对于传统CNN网络,网络深度的增加,容易导致梯度消失和爆炸。针对梯度消失和爆炸的解决方法一般是正则初始化和中间的正则化层,但是这会导致另一个问题,退化问题,随着网络层数的增加,在训练集上的准确率却饱和甚至下降了。为此,残差神经网络应运而生。
一、算法原理
残差网络通过加入 shortcut connections,变得更加容易被优化。包含一个 shortcut connection 的几层网络被称为一个残差块(residual block),如下图所示。
普通的平原网络与深度残差网络的最大区别在于,深度残差网络有很多旁路的支线将输入直接连到后面的层,使得后面的层可以直接学习残差,这些支路就叫做shortcut。传统的卷积层或全连接层在信息传递时,或多或少会存在信息丢失、损耗等问题。ResNet 在某种程度上解决了这个问题,通过直接将输入信息绕道传到输出,保护信息的完整性,整个网络则只需要学习输入、输出差别的那一部分,简化学习目标和难度。
二、代码实战
构建19层ResNet网络,以负荷预测为例
%%
clc
clear
close all
load Train.mat
% load Test.mat
Train.weekend = dummyvar(Train.weekend);
Train.month = dummyvar(Train.month);
Train = movevars(Train,{'weekend','month'},'After','demandLag');
Train.ts = [];
Train(1,:) =[];
y = Train.demand;
x = Train{:,2:5};
[xnorm,xopt] = mapminmax(x',0,1);
[ynorm,yopt] = mapminmax(y',0,1);
xnorm = xnorm(:,1:1000);
ynorm = ynorm(1:1000);
k = 24; % 滞后长度
% 转换成2-D image
for i = 1:length(ynorm)-k
Train_xNorm{:,i} = xnorm(:,i:i+k-1);
Train_yNorm(i) = ynorm(i+k-1);
Train_y{i} = y(i+k-1);
end
Train_x = Train_xNorm';
ytest = Train.demand(1001:1170);
xtest = Train{1001:1170,2:5};
[xtestnorm] = mapminmax('apply', xtest',xopt);
[ytestnorm] = mapminmax('apply',ytest',yopt);
% xtestnorm = [xtestnorm; Train.weekend(1001:1170,:)'; Train.month(1001:1170,:)'];
xtest = xtest';
for i = 1:length(ytestnorm)-k
Test_xNorm{:,i} = xtestnorm(:,i:i+k-1);
Test_yNorm(i) = ytestnorm(i+k-1);
Test_y(i) = ytest(i+k-1);
end
Test_x = Test_xNorm';
x_train = table(Train_x,Train_y');
x_test = table(Test_x);
%% 训练集和验证集划分
% TrainSampleLength = length(Train_yNorm);
% validatasize = floor(TrainSampleLength * 0.1);
% Validata_xNorm = Train_xNorm(:,end - validatasize:end,:);
% Validata_yNorm = Train_yNorm(:,TrainSampleLength-validatasize:end);
% Validata_y = Train_y(TrainSampleLength-validatasize:end);
%
% Train_xNorm = Train_xNorm(:,1:end-validatasize,:);
% Train_yNorm = Train_yNorm(:,1:end-validatasize);
% Train_y = Train_y(1:end-validatasize);
%% 构建残差神经网络
lgraph = layerGraph();
tempLayers = [
imageInputLayer([4 24],"Name","imageinput")

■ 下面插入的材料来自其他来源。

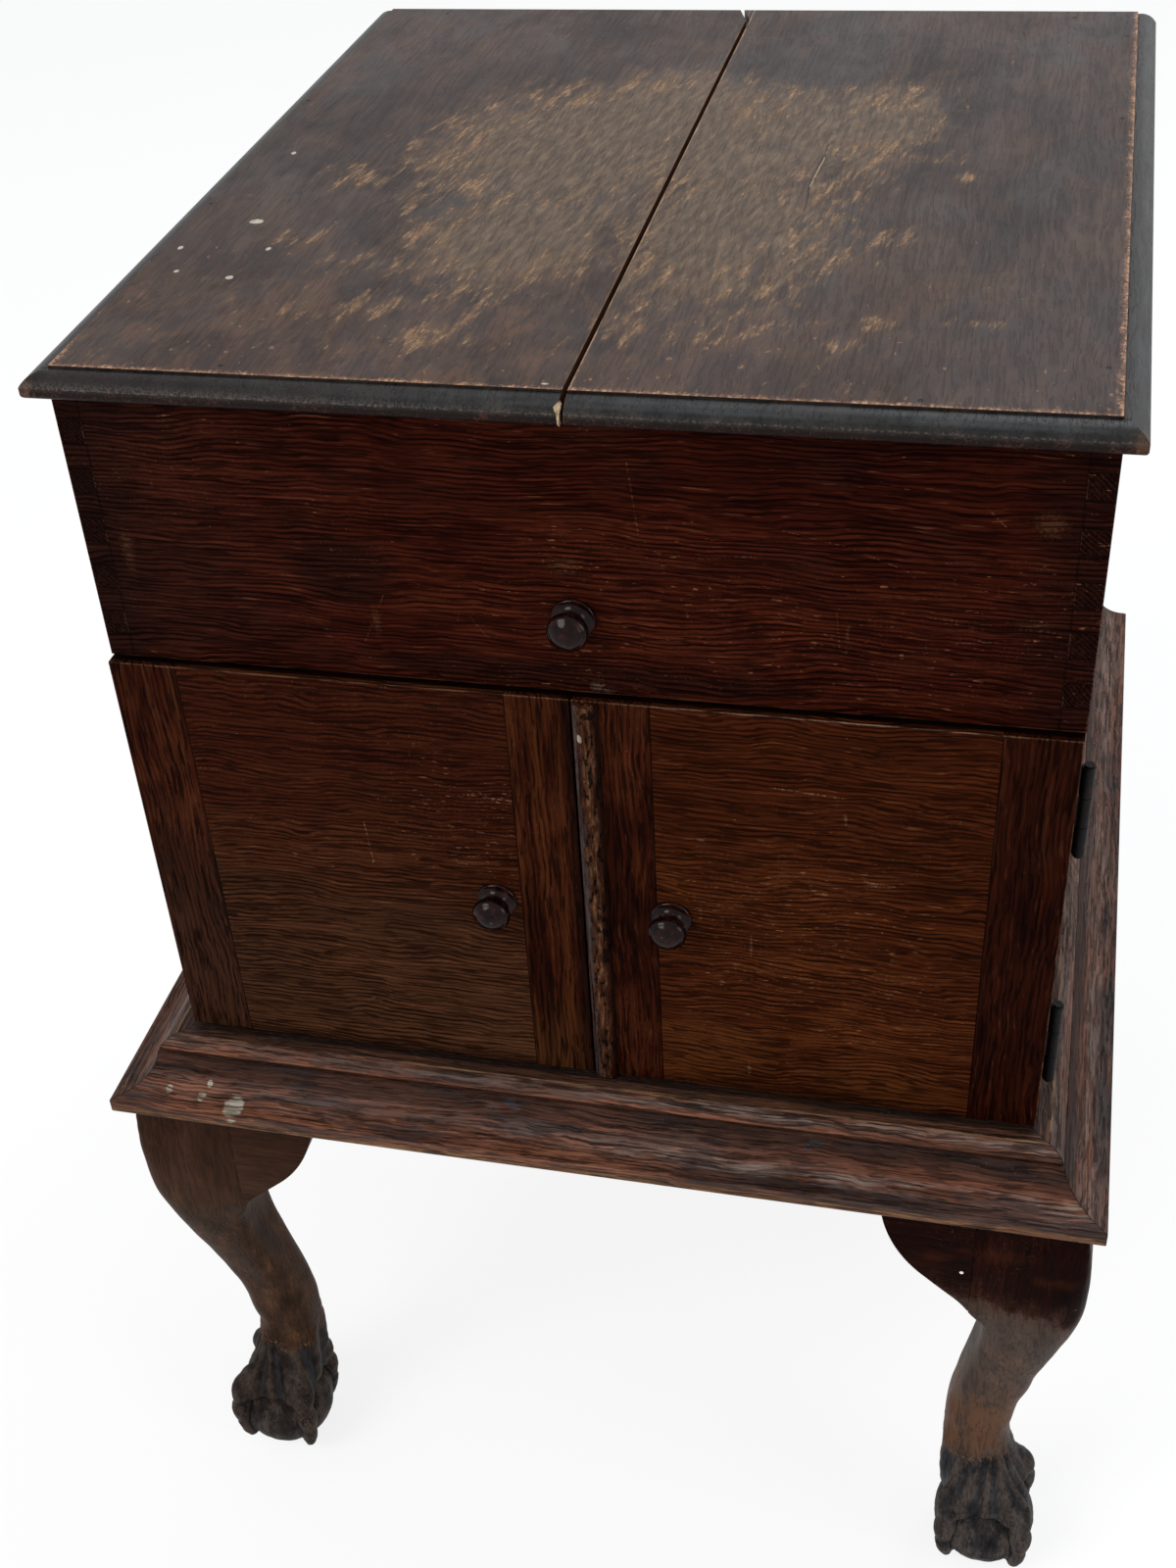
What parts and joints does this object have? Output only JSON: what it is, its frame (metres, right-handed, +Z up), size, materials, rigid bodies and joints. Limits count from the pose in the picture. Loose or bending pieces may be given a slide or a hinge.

convolution2dLayer([3 3],32,"Name","conv","Padding","same")];
lgraph = addLayers(lgraph,tempLayers);
tempLayers = [
batchNormalizationLayer("Name","batchnorm")
reluLayer("Name","relu")];
lgraph = addLayers(lgraph,tempLayers);
tempLayers = [
additionLayer(2,"Name","addition")
convolution2dLayer([3 3],32,"Name","conv_1","Padding","same")];
lgraph = addLayers(lgraph,tempLayers);
tempLayers = [
batchNormalizationLayer("Name","batchnorm_1")
reluLayer("Name","relu_1")];
lgraph = addLayers(lgraph,tempLayers);
tempLayers = [
additionLayer(2,"Name","addition_1")
convolution2dLayer([3 3],32,"Name","conv_2","Padding","same")];
lgraph = addLayers(lgraph,tempLayers);
tempLayers = [
batchNormalizationLayer("Name","batchnorm_2")
reluLayer("Name","relu_2")];
lgraph = addLayers(lgraph,tempLayers);
tempLayers = [
additionLayer(2,"Name","addition_2")
convolution2dLayer([3 3],32,"Name","conv_3","Padding","same")];
lgraph = addLayers(lgraph,tempLayers);
tempLayers = [
batchNormalizationLayer("Name","batchnorm_3")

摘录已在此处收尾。